The Front
Critical dialogue

by Reynold Humphries

from Jump Cut, no. 16, 1977, pp. 37
copyright Jump Cut: A Review of Contemporary Media, 1977, 2005

At the risk of being denounced as puerile and arrogant, I should like to express my complete agreement with Michael Rosenthal's views on THE FRONT (Jump Cut No. 14).

What does the film do? It gives the impression that blacklisting was the result of pressure by individual sponsors of TV programs, thus suppressing the role of Wall Street and, by extension, the need for capitalism to remove all domestic challenge. This is serious enough, but worse is to come.

Woody Allen's defiance of the Committee is not political. It is moral: commitment to a woman who is there primarily to allow him to stand up (literally) and be a man. Politically this is right-wing (individualism first). It is also sexist: the woman, albeit sympathetic and progressive, functions for the man. Thus when he is taken off to prison, she is there and we, the audience, know she'll be waiting for him when he gets out and that they'll live happily ever after. Audience fantasies and desire for a "happy end" (plus the desire for the film to continue after it has finished) are taken care of and politics get the cold shoulder.

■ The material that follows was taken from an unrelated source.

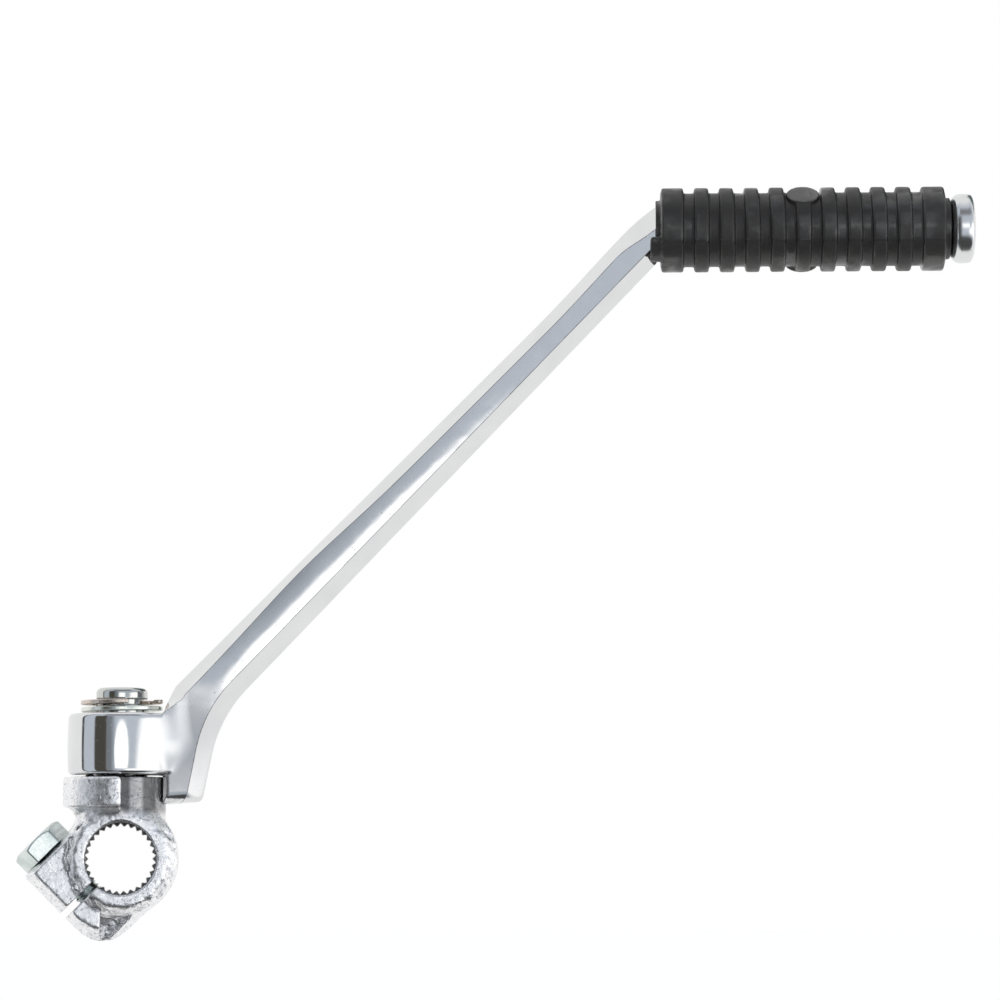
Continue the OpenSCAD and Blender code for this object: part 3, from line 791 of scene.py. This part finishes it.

Not only is "go fuck yourselves!" hardly a political statement, the circumstances are highly dubious. To start with Allen plays a neat game of linguistic hide-and-seek, but the film must have a hero and a martyr. So he must be forced to choose. When he does, it is not from a political choice — argued and defended — but because he is forced to. And how? By a rabbit pulled out of the hat: his illegal gambling! So it all boils down to that, the only device the filmmakers could find to precipitate a "choice" on Allen's part. And what a device! The gambling having been introduced "naturally" in the early sections of the film, it can now come back safely without striking the audience as "unmotivated." Thus the film appears as homogeneous and natural, "true to life," free of those discrepancies and contradictions that are inherent in the social condition, but are abhorred in texts where only unity and coherence count. All the business with apples and bets is there to "explain" the confrontation, or rather, the narrative structure that contains it. Ritt and Bernstein were incapable of making a political choice themselves in the film. As Rosenthal says of THE FRONT: "it merely relocates the signs that tell the audience whom to cheer and whom to boo." The fact that blacklist victims like the movie only goes to show that they too are victims of a cinema that puts everything before politics.